Une limite : une action subordonnée à la reconnaissance préalable de la responsabilité de l’auteur du dommage

Cette autonomie de principe de l’action en aggravation est toutefois limitée par l’exigence, rappelée en l’espèce par la deuxième chambre civile, que la responsabilité de l’auteur du dommage ait été reconnue préalablement à l’action en aggravation.

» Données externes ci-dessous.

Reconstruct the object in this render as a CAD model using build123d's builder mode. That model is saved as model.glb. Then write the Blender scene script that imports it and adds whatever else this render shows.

La solution avait déjà été posée par la Cour de cassation, par voie d’obiter dictum, dans un litige relatif à la responsabilité d’un avocat, auquel la victime d’un dommage corporel reprochait de lui avoir fait perdre une chance d’être indemnisée par un hôpital public du fait du non-respect des délais de recours (Civ. 1re, 14 janv. 2016, n° 14-30.086, Dalloz actualité, 3 févr. 2016, obs. N. Kilgus ; D. 2016. 256, obs. S. Carval ) : « une demande en réparation de l’aggravation d’un préjudice ne peut être accueillie que si la responsabilité de l’auteur prétendu du dommage et le préjudice initialement indemnisé ont pu être déterminés ».

La pertinence de cette règle semble discutable (en ce sens, obs. S. Carval, préc.), rien n’empêchant de vérifier que les conditions de la responsabilité de l’auteur du dommage sont réunies au cours de l’action en aggravation (étant précisé que seule l’aggravation serait bien évidemment indemnisée en cas de prescription de l’action initiale).